● Exercise: Would you copy out the whole listing exactly as given?
· · · · · · ·
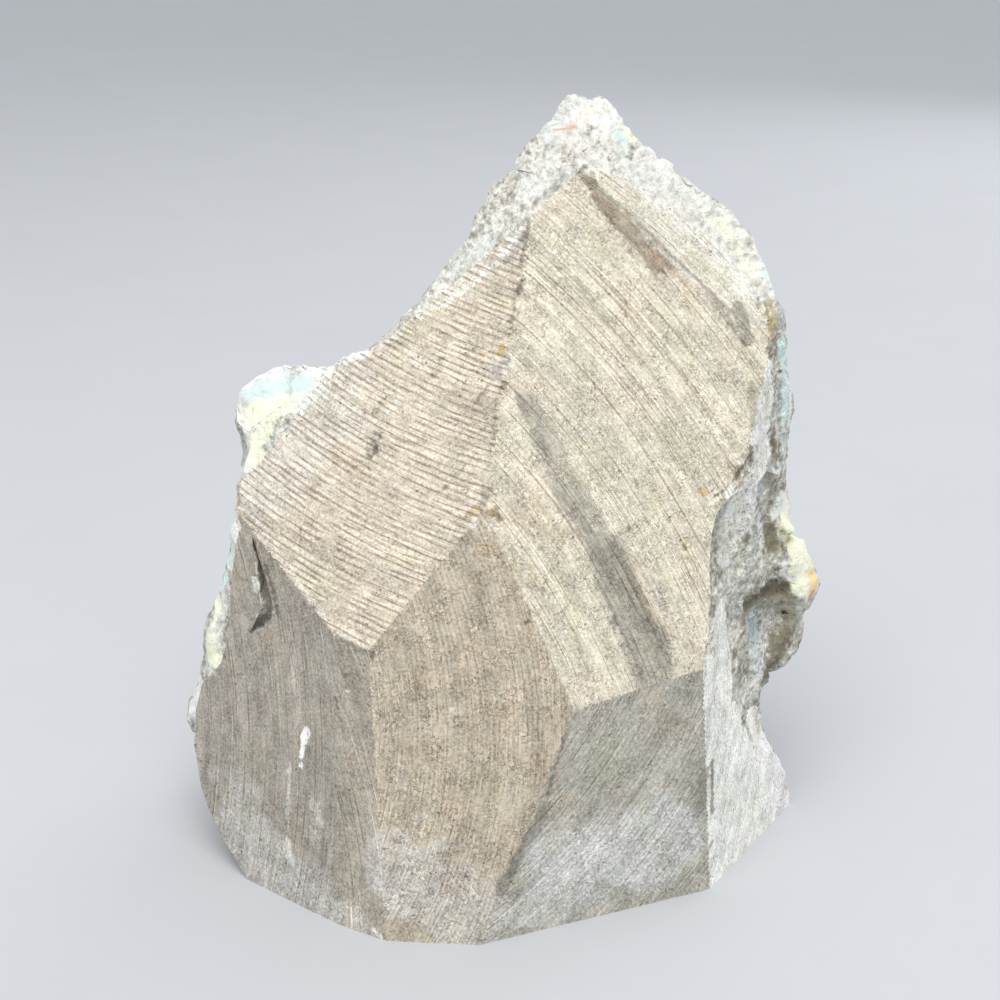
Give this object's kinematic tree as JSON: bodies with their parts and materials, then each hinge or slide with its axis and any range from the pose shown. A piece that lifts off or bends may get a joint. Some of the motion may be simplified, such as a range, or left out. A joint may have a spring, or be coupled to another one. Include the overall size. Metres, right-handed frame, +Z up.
{
  "type": "amethyst geode",
  "caption": "Cut-base amethyst geode: a free-standing shard of dark basalt with a saw-faceted back, a flat sawn foot and a hollow lined with crystals in front.",
  "frame": {"origin": "middle of the sawn foot, on the surface it stands on", "axes": "+Z up, +Y out of the crystal-lined display side, -Y out of the sawn back, +X to the right as seen from the back"},
  "size_m": [0.1156, 0.067, 0.1274],
  "materials": {
    "basalt": "sawn, matt, with a rough natural rind",
    "amethyst": "glossy, clear violet crystal faces"
  },
  "bodies": {
    "root": {"basalt_stone": "basalt", "amethyst_crystals": "amethyst"}
  },
  "joints": []
}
· · · · · · ·
● Response:
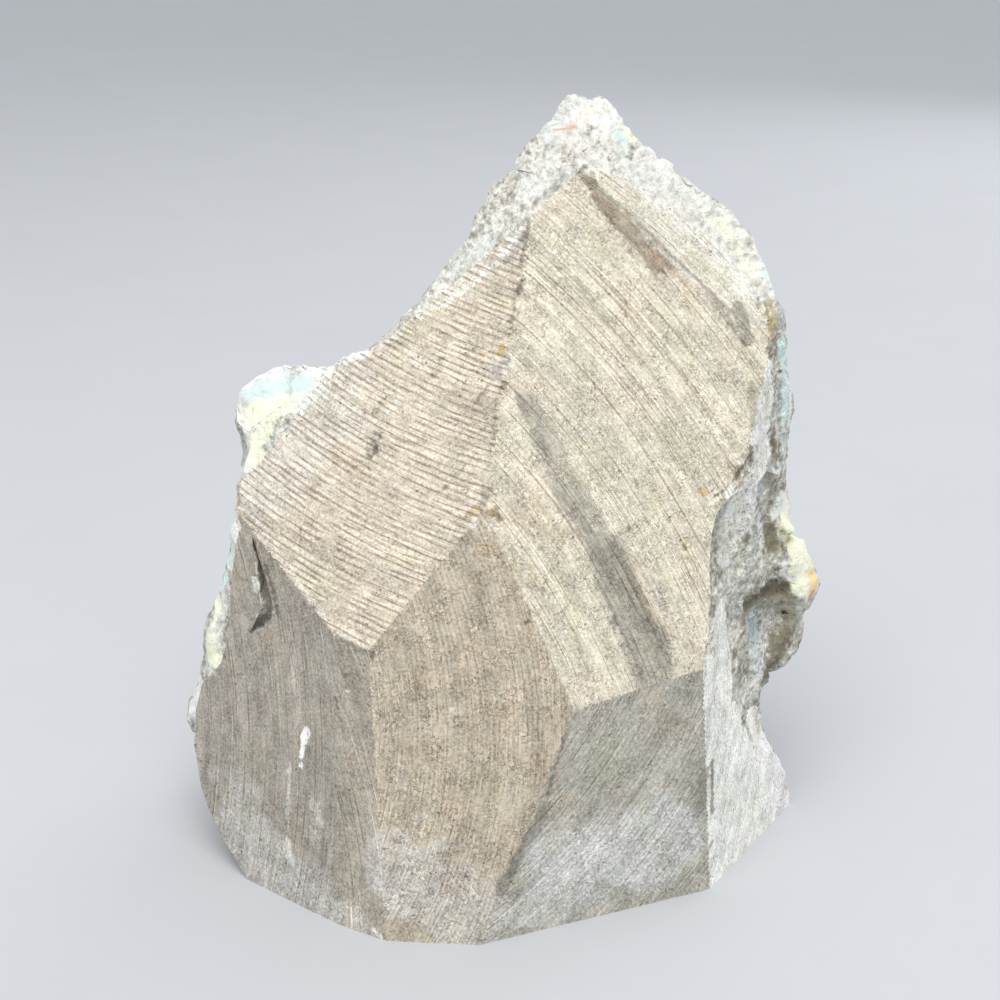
Give this object's kinematic tree as JSON: bodies with their parts and materials, then each hinge or slide with its axis and any range from the pose shown. A piece that lifts off or bends may get a joint. Some of the motion may be simplified, such as a range, or left out. A joint may have a spring, or be coupled to another one. Include the overall size. Metres, right-handed frame, +Z up.
{
  "type": "amethyst geode",
  "caption": "Cut-base amethyst geode: a free-standing shard of dark basalt with a saw-faceted back, a flat sawn foot and a hollow lined with crystals in front.",
  "frame": {"origin": "middle of the sawn foot, on the surface it stands on", "axes": "+Z up, +Y out of the crystal-lined display side, -Y out of the sawn back, +X to the right as seen from the back"},
  "size_m": [0.1156, 0.067, 0.1274],
  "materials": {
    "basalt": "sawn, matt, with a rough natural rind",
    "amethyst": "glossy, clear violet crystal faces"
  },
  "bodies": {
    "root": {"basalt_stone": "basalt", "amethyst_crystals": "amethyst"}
  },
  "joints": []
}